▶ [GIVEN DATA]:
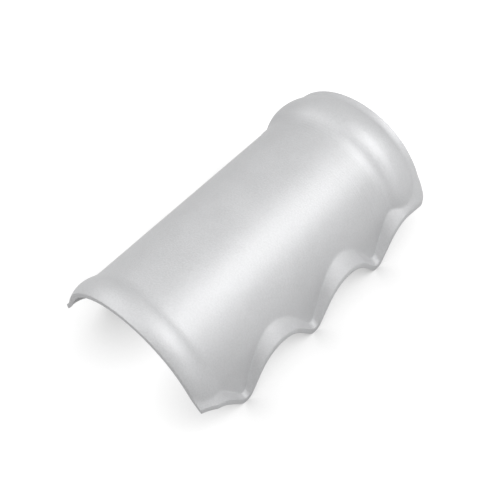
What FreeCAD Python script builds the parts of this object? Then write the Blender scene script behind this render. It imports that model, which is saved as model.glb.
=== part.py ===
import FreeCAD, Part
import math
import os
from FreeCAD import Vector

# Roof ridge cap: a half-round moulded cap that covers the ridge of a roof of waved sheets.
# A barrel runs along the ridge (Y). Its near end (-Y) carries a rolled bead, and its far end (+Y)
# opens into a socket bell that laps over the next cap. Straight skirts leave the barrel on both
# sides and turn out into waved aprons. Their hoods sit on the crests of the roof sheets, and their
# tips reach down into the valleys. The origin lies on the floor under the middle of the cap.

# Driving dimensions, in millimetres and degrees

# cover along the ridge
wave_count = 3
wave_pitch = 130.0
lap_length = 45.0
wall = 6.0

# barrel
barrel_radius = 111.0
barrel_half_angle = 82.0
axis_above_tips = 32.5

# aprons, measured square to the slope of the roof
roof_slope = 44.0
wave_height = 36.5
wave_flank = 44.0
tip_radius = 9.0
first_crest = 2.0

# mouth edge of the aprons in plan
mouth_half_width = 123.5
mouth_splay = 0.6
corner_trim = 6.0
corner_trim_length = 21.0
end_corner_radius = 16.0

# rolled bead of the near end
nose_radius = 36.0
nose_turn = 28.0
bead_shoulder = 27.0
bead_step = 5.0
bead_hollow_share = 0.45

# socket bell of the far end
socket_shoulder = 25.0
socket_step = 10.5
socket_hollow_share = 0.36
socket_dip_run = 33.0
socket_dip = 8.5
dip_hollow_share = 0.2
flare_radius = 60.0
flare_turn = 6.0

# how far cutting blocks run past what they cut
clearance = 60.0

cap_length = wave_count * wave_pitch + lap_length
near_end = -cap_length / 2.0
far_end = cap_length / 2.0
last_crest = near_end + first_crest + wave_count * wave_pitch
run_on = 2.0 * wall
reach = barrel_radius + axis_above_tips + clearance


def ogee(run, rise, hollow_share):
    """Two tangent arcs that climb `rise` over `run`, each as (radius, turn).

    The arc at the foot is hollow and takes `hollow_share` of the run; the arc at the top is crowned.
    """
    half_turn = 2.0 * math.atan(abs(rise) / run)
    hollow_radius = run * hollow_share / math.sin(half_turn)
    crown_radius = run * (1.0 - hollow_share) / math.sin(half_turn)
    turn = math.degrees(half_turn)
    if rise < 0.0:
        return [(crown_radius, -turn), (hollow_radius, turn)]
    return [(hollow_radius, turn), (crown_radius, -turn)]


def trace(start, heading, moves, inset):
    """Path of tangent lines and arcs in the (along, up) plane, drawn `inset` below its line of travel.

    A move is (length, 0) for a line or (radius, turn) for an arc, and a left turn is positive.
    Each span that comes back is (three points, turn): the start, middle and end of a move.
    """
    along, up = start
    spans = []
    for size, turn in moves:
        begin = math.radians(heading)
        side = math.copysign(size, turn)
        points = []
        for share in (0.0, 0.5, 1.0):
            swing = math.radians(heading + share * turn)
            if turn == 0.0:
                here = (along + share * size * math.cos(begin), up + share * size * math.sin(begin))
            else:
                here = (along + side * (math.sin(swing) - math.sin(begin)),
                        up + side * (math.cos(begin) - math.cos(swing)))
            points.append((here[0] + inset * math.sin(swing), here[1] - inset * math.cos(swing)))
        spans.append((points, turn))
        along, up = here
        heading += turn
    return spans


def edges_of(spans, place):
    """Edges of a traced path, where `place` turns (along, up) into a point in space."""
    edges = []
    for points, turn in spans:
        first, middle, last = (place(*point) for point in points)
        curve = Part.LineSegment(first, last) if turn == 0.0 else Part.Arc(first, middle, last)
        edges.append(curve.toShape())
    return edges


def closed_face(edges, corners):
    """Flat face inside `edges` and the straight lines that join `corners` one after the other."""
    lines = [Part.LineSegment(a, b).toShape() for a, b in zip(corners, corners[1:])]
    return Part.Face(Part.Wire(Part.__sortEdges__(edges + lines)))


def band_face(outer, inner, place):
    """Flat face of the wall between two traced paths that run side by side."""
    edges = edges_of(outer, place) + edges_of(inner, place)
    for index, point in ((0, 0), (-1, 2)):
        corners = [place(*path[index][0][point]) for path in (outer, inner)]
        edges.append(Part.LineSegment(*corners).toShape())
    return Part.Face(Part.Wire(Part.__sortEdges__(edges)))


def face_beyond(path, place, level, overrun=0.0):
    """Flat face from a traced path across to a straight line at `level`, run on past both ends."""
    first = path[0][0][0]
    last = path[-1][0][2]
    corners = [last, (last[0] + overrun, last[1]), (last[0] + overrun, level),
               (first[0] - overrun, level), (first[0] - overrun, first[1]), first]
    if overrun == 0.0:
        corners = [last, (last[0], level), (first[0], level), first]
    return closed_face(edges_of(path, place), [place(*corner) for corner in corners])


def bell_path(inset):
    """Wall line along the ridge: bead at the near end, plain barrel, socket bell at the far end.

    The line runs on past both ends of the cap.
    """
    nose = math.radians(nose_turn)
    bead_length = nose_radius * math.sin(nose) + bead_shoulder
    socket_length = socket_shoulder + socket_dip_run + flare_radius * math.sin(math.radians(flare_turn))
    moves = [(run_on, 0.0), (nose_radius, -nose_turn)]
    moves += ogee(bead_shoulder, -bead_step, bead_hollow_share)
    moves += [(cap_length - bead_length - socket_length, 0.0)]
    moves += ogee(socket_shoulder, socket_step, socket_hollow_share)
    moves += ogee(socket_dip_run, -socket_dip, dip_hollow_share)
    moves += [(flare_radius, flare_turn), (run_on, 0.0)]
    drop = nose_radius * (1.0 - math.cos(nose)) + run_on * math.sin(nose)
    start = (near_end - run_on * math.cos(nose), barrel_radius + bead_step - drop)
    return trace(start, nose_turn, moves, inset)


def at_angle(degrees):
    """Placement of the wall line in the half-plane that leans `degrees` from the top of the barrel."""
    lean = math.radians(degrees)

    def place(along, out):
        return Vector(out * math.sin(lean), along, out * math.cos(lean))

    return place


def turned_and_dropped(face_at):
    """Solid that a face sweeps round the barrel, then straight on down both skirts."""
    lean = math.radians(barrel_half_angle)
    solid = face_at(at_angle(-barrel_half_angle)).revolve(Vector(0, 0, 0), Vector(0, 1, 0), 2.0 * barrel_half_angle)
    skirts = []
    for side in (-1, 1):
        down = Vector(side * math.cos(lean), 0, -math.sin(lean))
        skirts.append(face_at(at_angle(side * barrel_half_angle)).extrude(down * reach))
    return solid.fuse(skirts)


def barrel_and_skirts():
    """Wall of the barrel with its bells, carried on down as two straight skirts."""
    return turned_and_dropped(lambda place: band_face(bell_path(0.0), bell_path(wall), place))


def hollow():
    """Space inside the cap, under the barrel and between the skirts."""
    return turned_and_dropped(lambda place: face_beyond(bell_path(wall), place, 0.0, clearance))


def wave_path(inset):
    """Line of the apron across the slope: whole waves from the first crest on, level at both ends."""
    flank = math.radians(wave_flank)
    half_run = wave_pitch / 2.0 - tip_radius * math.sin(flank)
    drop = wave_height - tip_radius * (1.0 - math.cos(flank))
    # the crest arc and the straight flank fill the half pitch and the height together
    crest_radius = (half_run * math.sin(flank) - drop * math.cos(flank)) / (1.0 - math.cos(flank))
    flank_length = (half_run - crest_radius * math.sin(flank)) / math.cos(flank)
    wave = [(crest_radius, -wave_flank), (flank_length, 0.0), (tip_radius, 2.0 * wave_flank),
            (flank_length, 0.0), (crest_radius, -wave_flank)]
    moves = [(first_crest + clearance, 0.0)] + wave * wave_count + [(far_end - last_crest + clearance, 0.0)]
    return trace((near_end - clearance, wave_height), 0.0, moves, inset)


def on_slope(side, back):
    """Placement of the waves square to the roof, `back` up the slope from the mouth edge."""
    slope = math.radians(roof_slope)
    down_slope = Vector(side * math.cos(slope), 0, -math.sin(slope))
    off_slope = Vector(side * math.sin(slope), 0, math.cos(slope))
    start = Vector(side * mouth_half_width, 0, -axis_above_tips) - down_slope * back

    def place(along, up):
        return start + off_slope * up + Vector(0, along, 0)

    return place, down_slope


def splayed(solid, side):
    """The same solid, turned so that its far end stands further out."""
    solid.rotate(Vector(side * mouth_half_width, 0, 0), Vector(0, 0, 1), -side * mouth_splay)
    return solid


def apron(side):
    """Waved sheet along the roof slope, from inside the skirt to past the mouth edge."""
    place, down_slope = on_slope(side, barrel_radius)
    sheet = band_face(wave_path(0.0), wave_path(wall), place)
    return splayed(sheet.extrude(down_slope * (barrel_radius + clearance)), side)


def roof_under(side):
    """Space below the apron, where the barrel and the skirt stop."""
    place, down_slope = on_slope(side, barrel_radius)
    face = face_beyond(wave_path(wall), place, -reach)
    return splayed(face.extrude(down_slope * (barrel_radius + reach)), side)


def footprint():
    """Upright block with the cap's outline in plan."""
    widening = math.tan(math.radians(mouth_splay))
    right = [(near_end, corner_trim), (near_end + corner_trim_length, 0.0), (far_end, 0.0)]
    outline = [Vector(mouth_half_width + y * widening - trim, y, -reach) for y, trim in right]
    outline += [Vector(-point.x, point.y, point.z) for point in reversed(outline)]
    block = Part.Face(Part.makePolygon(outline + outline[:1])).extrude(Vector(0, 0, 2.0 * reach))
    corners = [edge for edge in block.Edges
               if edge.BoundBox.YLength < 1.0 and edge.BoundBox.XLength < 1.0 and edge.BoundBox.YMax > far_end - 1.0]
    return block.makeFillet(end_corner_radius, corners)


def ridge_cap():
    """The whole cap as one solid, standing on its tips."""
    shell = barrel_and_skirts().cut([roof_under(-1), roof_under(1)])
    inside = hollow()
    body = shell.fuse([apron(side).cut(inside) for side in (-1, 1)])
    body = body.common(footprint()).removeSplitter()
    body.translate(Vector(0, 0, axis_above_tips + wall / math.cos(math.radians(roof_slope))))
    return body


os.makedirs("parts", exist_ok=True)
cap = ridge_cap()
cap.exportStep("parts/ridge_cap.step")
print("solids", len(cap.Solids), "valid", cap.isValid(), "volume", round(cap.Volume))
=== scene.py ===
"""Roof ridge cap: one moulded piece in satin silver grey, on a white studio floor.

The cap's two skins are polar surfaces about the axis of its barrel. Each is worked out as one
numpy grid of rows across the ridge, whose columns run from the crown over the crease of the hoods
to the mouth edge. A rim closes the wall between the two skins all round.
"""
import math
import bpy
import numpy as np
from mathutils import Matrix, Vector


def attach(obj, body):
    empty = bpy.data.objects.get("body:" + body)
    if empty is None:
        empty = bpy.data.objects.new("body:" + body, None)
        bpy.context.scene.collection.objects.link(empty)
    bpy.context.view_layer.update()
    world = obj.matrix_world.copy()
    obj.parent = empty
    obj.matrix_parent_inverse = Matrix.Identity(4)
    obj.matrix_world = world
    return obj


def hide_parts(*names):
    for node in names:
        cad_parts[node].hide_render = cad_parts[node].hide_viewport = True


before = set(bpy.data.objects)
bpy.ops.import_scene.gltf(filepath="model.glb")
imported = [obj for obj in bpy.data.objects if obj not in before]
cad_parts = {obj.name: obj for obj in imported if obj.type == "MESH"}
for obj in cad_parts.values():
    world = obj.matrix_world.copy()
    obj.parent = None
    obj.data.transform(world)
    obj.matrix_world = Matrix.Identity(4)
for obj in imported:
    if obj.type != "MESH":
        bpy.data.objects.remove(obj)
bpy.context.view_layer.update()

MM = 0.001

# The cap's driving dimensions, in millimetres and degrees
WAVE_COUNT = 3
WAVE_PITCH = 130.0
LAP_LENGTH = 45.0
WALL = 6.0
BARREL_RADIUS = 111.0
BARREL_HALF_ANGLE = 82.0
AXIS_ABOVE_TIPS = 32.5
ROOF_SLOPE = 44.0
WAVE_HEIGHT = 36.5
WAVE_FLANK = 44.0
TIP_RADIUS = 9.0
FIRST_CREST = 2.0
MOUTH_HALF_WIDTH = 123.5
MOUTH_SPLAY = 0.6
CORNER_TRIM = 6.0
CORNER_TRIM_LENGTH = 21.0
END_CORNER_RADIUS = 16.0
NOSE_RADIUS = 36.0
NOSE_TURN = 28.0
BEAD_SHOULDER = 27.0
BEAD_STEP = 5.0
BEAD_HOLLOW_SHARE = 0.45
SOCKET_SHOULDER = 25.0
SOCKET_STEP = 10.5
SOCKET_DIP_RUN = 33.0
SOCKET_DIP = 8.5
DIP_HOLLOW_SHARE = 0.2
FLARE_RADIUS = 60.0
FLARE_TURN = 6.0

# Fillets of the moulding, in millimetres: in the hoods' creases, the wider one where the bead and
# the bell run out over the corners, the least one, and the lengths of the near and far corners
CREASE_REACH = 1.6
CORNER_REACH = 9.0
LEAST_REACH = 0.01
NEAR_CORNER_LENGTH = 32.0
FAR_CORNER_LENGTH = 55.0

# Share of the apron's width that a fillet may take, along the hoods and at the corners
CREASE_WIDTH_SHARE = 0.25
CORNER_WIDTH_SHARE = 2.0 / 3.0

# Rounding of the rims in millimetres, its segments, and the least angle in degrees that is rounded
RIM_ROUNDING = 0.9
RIM_SEGMENTS = 3
RIM_ANGLE = 50.0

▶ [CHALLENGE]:
The required output is an exact reproduction of the lines starting at the one that contains "return body" and ending at the one that contains "bpy.data.objects.remove(obj)". Both boundary lines belong to it.

▶ [THE OUTPUT]:
    return body


os.makedirs("parts", exist_ok=True)
cap = ridge_cap()
cap.exportStep("parts/ridge_cap.step")
print("solids", len(cap.Solids), "valid", cap.isValid(), "volume", round(cap.Volume))
=== scene.py ===
"""Roof ridge cap: one moulded piece in satin silver grey, on a white studio floor.

The cap's two skins are polar surfaces about the axis of its barrel. Each is worked out as one
numpy grid of rows across the ridge, whose columns run from the crown over the crease of the hoods
to the mouth edge. A rim closes the wall between the two skins all round.
"""
import math
import bpy
import numpy as np
from mathutils import Matrix, Vector


def attach(obj, body):
    empty = bpy.data.objects.get("body:" + body)
    if empty is None:
        empty = bpy.data.objects.new("body:" + body, None)
        bpy.context.scene.collection.objects.link(empty)
    bpy.context.view_layer.update()
    world = obj.matrix_world.copy()
    obj.parent = empty
    obj.matrix_parent_inverse = Matrix.Identity(4)
    obj.matrix_world = world
    return obj


def hide_parts(*names):
    for node in names:
        cad_parts[node].hide_render = cad_parts[node].hide_viewport = True


before = set(bpy.data.objects)
bpy.ops.import_scene.gltf(filepath="model.glb")
imported = [obj for obj in bpy.data.objects if obj not in before]
cad_parts = {obj.name: obj for obj in imported if obj.type == "MESH"}
for obj in cad_parts.values():
    world = obj.matrix_world.copy()
    obj.parent = None
    obj.data.transform(world)
    obj.matrix_world = Matrix.Identity(4)
for obj in imported:
    if obj.type != "MESH":
        bpy.data.objects.remove(obj)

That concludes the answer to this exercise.